Paper No. 0
Presentation Time: 1:00 PM-5:00 PM
THE INFUSION OF TECHNOLOGY INTO THE COMMUNITY COLLEGE CURRICULUM
The Global Positioning System (GPS) allows extremely accurate geodetic measuremets of tectonic strain through a network of ground survey points that are reacquired on a weekly to monthly basis. Over the past 4 years, students at Orange Coast College in Costa Mesa, CA have been engaged in such research, measuring crustal motions along fault zones in Orange, southeastern Los Angles, western Riverside, northern San Diego, and southwestern San Bernardino counties of California. Data from this network serve to clarify how the strain accumulated by crustal movements is distributed across this region.
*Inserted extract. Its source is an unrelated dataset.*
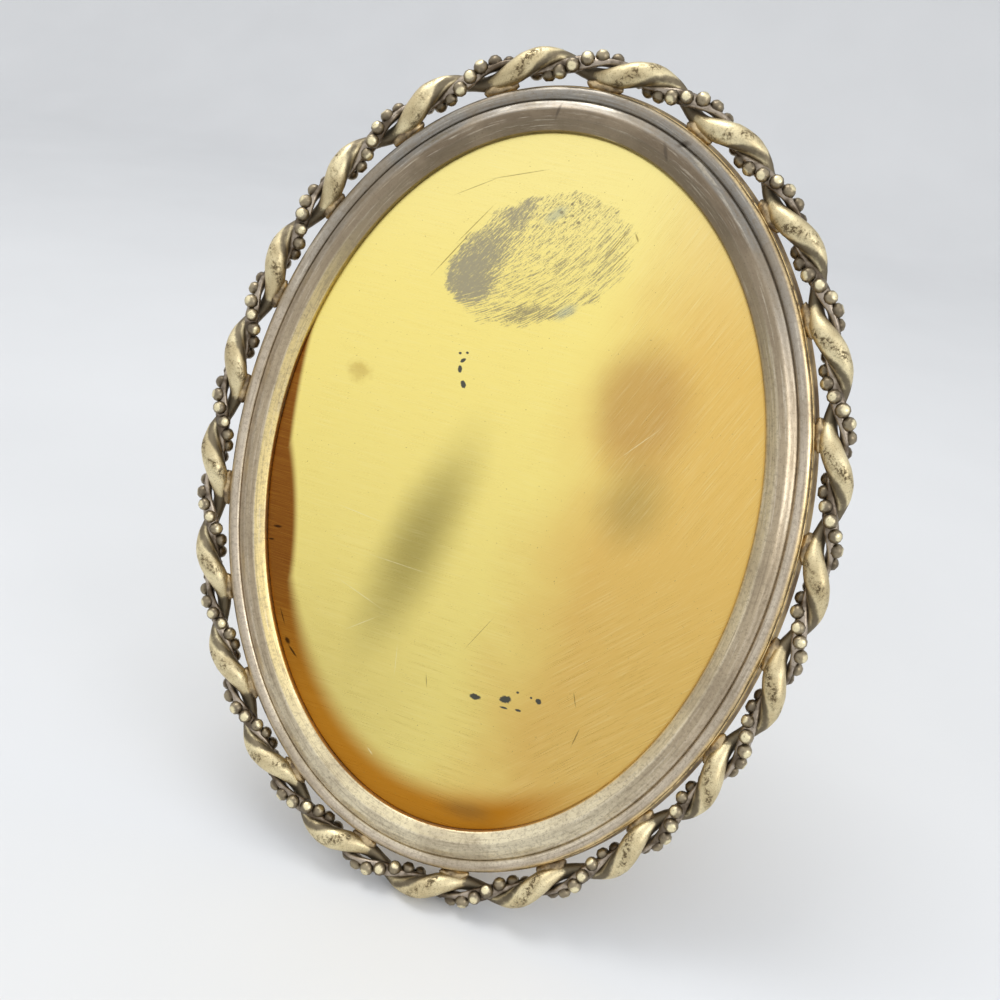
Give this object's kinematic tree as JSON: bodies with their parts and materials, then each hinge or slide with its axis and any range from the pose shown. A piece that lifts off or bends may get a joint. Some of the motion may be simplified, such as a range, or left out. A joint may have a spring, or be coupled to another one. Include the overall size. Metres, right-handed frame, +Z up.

Students are exposed to the complexities in implementing and maintaining such a network, including monumentation issues, generating differentially corrected station positions and velocities. The Impulse Laser Rangefinder (ILR) allows quick and convenient measurements of distance, height, and vertical angles. Combined with the Mapstar electronic compass, the ILR works seamlessly with GPS equipment comprising many potential mapping solutions, including landslide motions. Together these data are then presented utilizing Geographic Information System (GIS) software. The goals of this projects are to : 1) Introduce a level of scientific expertise as a stimulant towards further study in science; 2) Use group oriented procedures to increase student awareness of workplace interactions and organization; and, 3) Teach self-reliance and confidence by providing direct instrument manipulation, and through presentation of collected data. Finally, with the technology literally within their grasp, students have been repetitively trained in observational methods from laboratory/field work. The unique observational experience has provided an exceptional science setting where students have the opportunity to question, investigate, and obtain answers for themselves pertaining to earthquakes or other surface processes.